2015-12-29 12.56.31.jpgThe real family wants the stuff when she gone and that’s fine.  Those artifacts where a part of their childhood memories, relics of their life.  I sometimes just hope I can keep a pair of socks; the hospital socks with the grips we keep after every time she has a hospital stay.  Maybe I’ll wear them and think of her, but I won’t.  She has a foot fungus and I think no matter how many washes I’ll always be a little sceeved.  But that’s the intimacy I shared with her that some of her family did not.  And that’s good.  I’m lucky.

Perhaps when she’s ill and you need to take time off your principal or boss will say:  “Well, she’s not your grandmother.”  (This actually happened to a friend of mine when she needed time off for her fiancee’s father’s funeral!)

When you say:  “She’s getting tired and should head home,” and a family members says: “She doesn’t look tired,” and this dig matters because it’s about her health and well-being, not only personally insulting in its distrust and wrong.

Maybe a well intentioned spouse will tell you that this isn’t really your job and that will ache painfully because you know how much whatever amount of help you’ve been able to give means to you.

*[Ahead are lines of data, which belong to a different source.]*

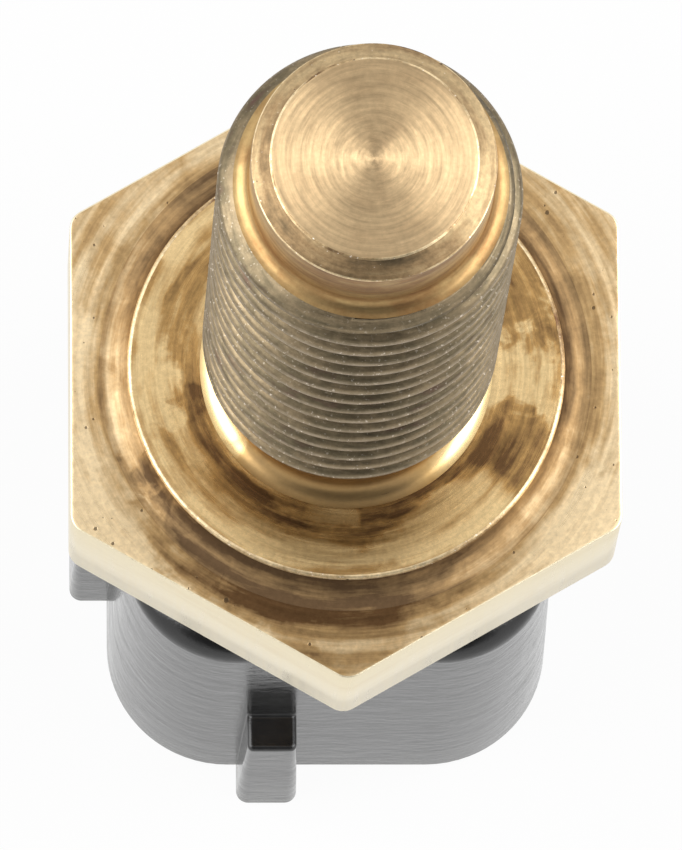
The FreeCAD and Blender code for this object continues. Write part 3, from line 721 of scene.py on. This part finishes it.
class HelicalThread(GrowingTree):
    """Lays a grid round the shank and along the helix, from some turns before the first crest."""

    TURNS_BEFORE = 2.0

    def cut(self, corner_span: float) -> bpy.types.Mesh:
        """Places the grid's points and grows the threaded skin.

        Args:
            corner_span: Degrees of closer columns at each side of a corner.

        Returns:
            The skin between the relief and the pilot.
        """
        given, maths = self.given, self.graph.math
        sector = given["Corner Steps"] * 2.0 + given["Flat Steps"]
        columns = sector * 6.0 + 1.0
        rows = given["Rows"] + 1.0
        grid = self.graph.value("GeometryNodeMeshGrid", {"Vertices X": columns, "Vertices Y": rows})
        index = self.graph.value("GeometryNodeInputIndex")
        column = maths("FLOOR", (index + 0.5) / rows)
        row = index - column * rows
        heading = self.heading(column, sector, corner_span)
        phase = (row + 0.5) / given["Rows Per Turn"]
        off_crest = abs(phase - maths("ROUND", phase))
        turned = (heading - given["Crest Heading"]) / 360.0
        height = given["First Crest"] + given["Pitch"] * (phase - self.TURNS_BEFORE + turned)
        height = maths("MINIMUM", maths("MAXIMUM", height, given["Bottom"]), given["Top"])
        fall = off_crest * given["Pitch"] - given["Crest Flat"] * 0.5
        fall = maths("MAXIMUM", fall, 0.0) * math.sqrt(3.0)
        radius = given["Crest Radius"] - maths("MINIMUM", fall, given["Depth"])
        ends = (("Top Radius", "Run In", given["Top"] - height),
                ("Bottom Radius", "Run Out", height - given["Bottom"]))
        for start, run, above in ends:
            slope = (given["Crest Radius"] - given[start]) / given[run]
            radius = maths("MINIMUM", radius, given[start] + above * slope)
        angle = maths("RADIANS", heading)
        across, along = radius * maths("COSINE", angle), radius * maths("SINE", angle)
        place = self.graph.value("ShaderNodeCombineXYZ", {0: across, 1: along, 2: height})
        bent = self.graph.value("GeometryNodeSetPosition", {"Geometry": grid, "Position": place})
        return self.grow(self.graph.value("GeometryNodeMergeByDistance", {"Geometry": bent, "Distance": SEAM_REACH}))

    def heading(self, column: Value, sector: Value, corner_span: float) -> Value:
        """Heading of a column in degrees, with closer columns at the hexagon's corners.

        Args:
            column: The column's number.
            sector: Columns in a sixth of a turn.
            corner_span: Degrees of closer columns at each side of a corner.

        Returns:
            The heading.
        """
        given, maths = self.given, self.graph.math
        sixth = maths("FLOOR", (column + 0.5) / sector)
        step = column - sixth * sector
        past = step - given["Corner Steps"]
        before = maths("MINIMUM", step, given["Corner Steps"])
        between = maths("MINIMUM", maths("MAXIMUM", past, 0.0), given["Flat Steps"])
        after = maths("MAXIMUM", past - given["Flat Steps"], 0.0)
        fine = corner_span / given["Corner Steps"]
        coarse = (60.0 - 2.0 * corner_span) / given["Flat Steps"]
        turned = (before + after) * fine + between * coarse
        return sixth * 60.0 + 90.0 + turned


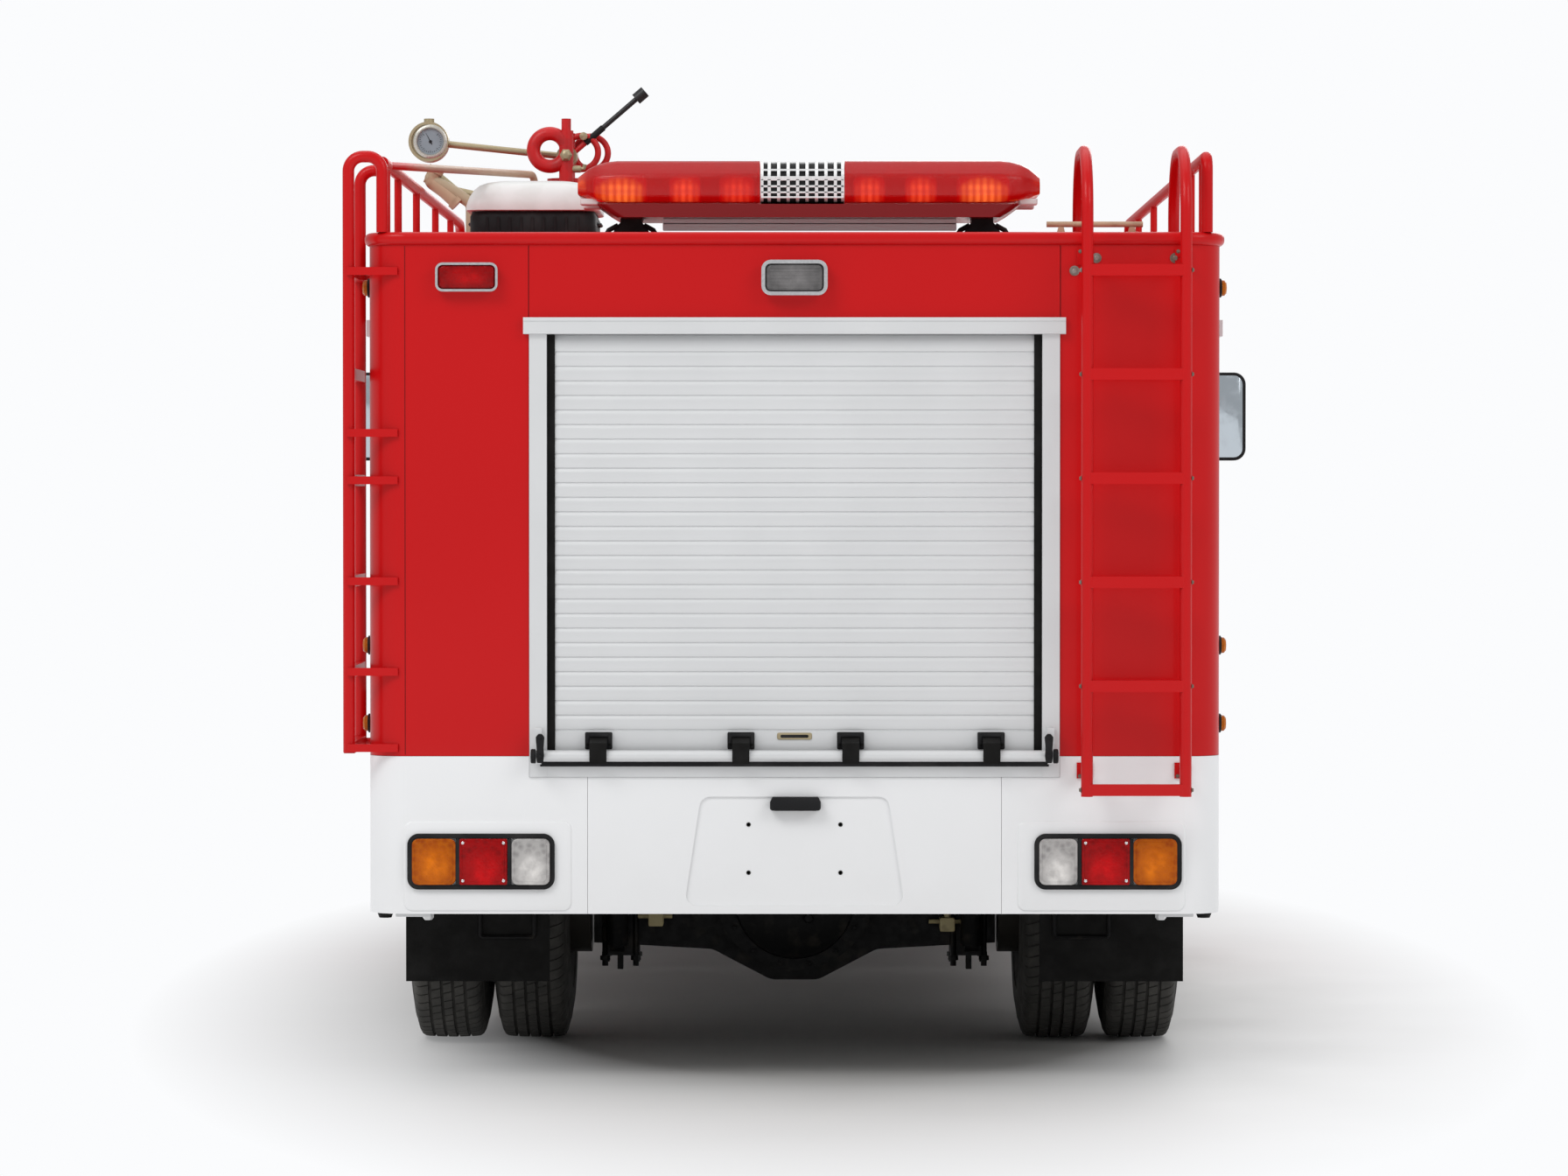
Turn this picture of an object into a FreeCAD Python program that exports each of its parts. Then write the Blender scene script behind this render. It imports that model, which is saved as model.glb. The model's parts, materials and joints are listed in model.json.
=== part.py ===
import FreeCAD
import Part
import math
import os

# Light crew-cab fire engine with roller shutters, a roof monitor and two ladders.
# X points right, Y forward and Z up. Places along the vehicle are named *_ahead
# and are measured forward from the rear face of the equipment body.

V = FreeCAD.Vector
ALONG_X = V(1, 0, 0)
ALONG_Y = V(0, 1, 0)
ALONG_Z = V(0, 0, 1)

# Whole vehicle
rear_to_bumper = 5600.0
ladder_stand_out = 121.0
rear_axle_ahead = 1150.0
wheelbase = 3350.0
overrun = 60.0
panel_gap = 0.8
seat_gap = 0.3
front_axle_ahead = rear_axle_ahead + wheelbase
rear_face_y = ladder_stand_out - (rear_to_bumper + ladder_stand_out) / 2

# Wheels and tyres
tyre_radius = 370.0
tyre_width = 188.0
tread_width = 136.0
tyre_shoulder = 26.0
tyre_bulge_height = 88.0
bead_width = 138.0
rim_radius = 206.0
rim_flange = 13.0
rim_flange_width = 9.0
rim_wall = 11.0
rim_well = 16.0
rim_well_width = 60.0
disc_thickness = 11.0
disc_dish = 52.0
disc_flat_radius = 118.0
hand_hole_radius = 17.0
hand_hole_circle = 148.0
hand_hole_count = 8
wheel_stud_circle = 92.0
wheel_stud_radius = 10.0
wheel_stud_length = 22.0
wheel_stud_count = 6
hub_radius = 62.0
hub_cap_radius = 44.0
hub_cap_length = 46.0
drum_radius = 158.0
drum_width = 84.0
drum_gap = 6.0
outer_tyre_x = 848.0
dual_pitch = 205.0
front_tyre_x = 795.0

# Axles, knuckles and springs
kingpin_x = 652.0
kingpin_radius = 14.0
boss_radius = 32.0
boss_height = 72.0
lug_height = 40.0
lug_gap = 1.0
spindle_radius = 25.0
backing_radius = 150.0
backing_thickness = 8.0
steering_arm_length = 150.0
steering_arm_width = 34.0
steering_arm_height = 22.0
front_beam_width = 70.0
front_beam_height = 62.0
front_beam_web = 22.0
front_beam_flange = 14.0
front_beam_drop = 52.0
front_seat_half = 46.0
rear_tube_half = 62.0
rear_tube_end_half = 52.0
rear_beam_drop = 148.0
rear_beam_end_drop = 132.0
banjo_radius = 224.0
banjo_half_width = 118.0
banjo_shoulder_x = 204.0
rear_beam_end_x = 498.0
rear_spindle_radius = 38.0
pinion_radius = 92.0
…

When they are gone you will feel loss and tell yourself it’s not the same magnitude.  But it will suck.  And you might feel a duty to submerge it and help the people you feel are hurting more.

I hope when that times comes others will understand better than I the magnitude of my grief.  I hope they will help me understand that my job is to be comforted as well as a comfort to others.

5 Comments Add yours

  1. This is very touching and hits the nail on the head for many caregivers. When a caregiver isn’t family or isn’t the spouse, people don’t always recognize the caregiver’s grief when the person passes. It’s called disenfranchised grief; grief can be just as painful for the non-related caregiver but the support is often lacking. I know how that neglect of your feelings adds to the mourning.

    Liked by 1 person

    1. Well, thank you very much. I didn’t know it had a name but it certainly fits! Thank you for your support!

      Liked by 1 person

  2. lbeth1950 says:

    You are both so blessed to have this relationship.

    Like

    1. And I’m doubly blessed to know it. I’m very thankful.

      Liked by 2 people

  3. Jaymie says:

    I know the ache and I cannot figure out a way to shield myself from, in my case, the slow grief. I am grieved by the process and by the realization that some of us are caretakers and invest more heavily regardless of bloodlines. You are correct that we get to carry the full experience forward. I’m thankful for the depth of the life offered and to find that there are other people that understand. Peace to your heart for the journey.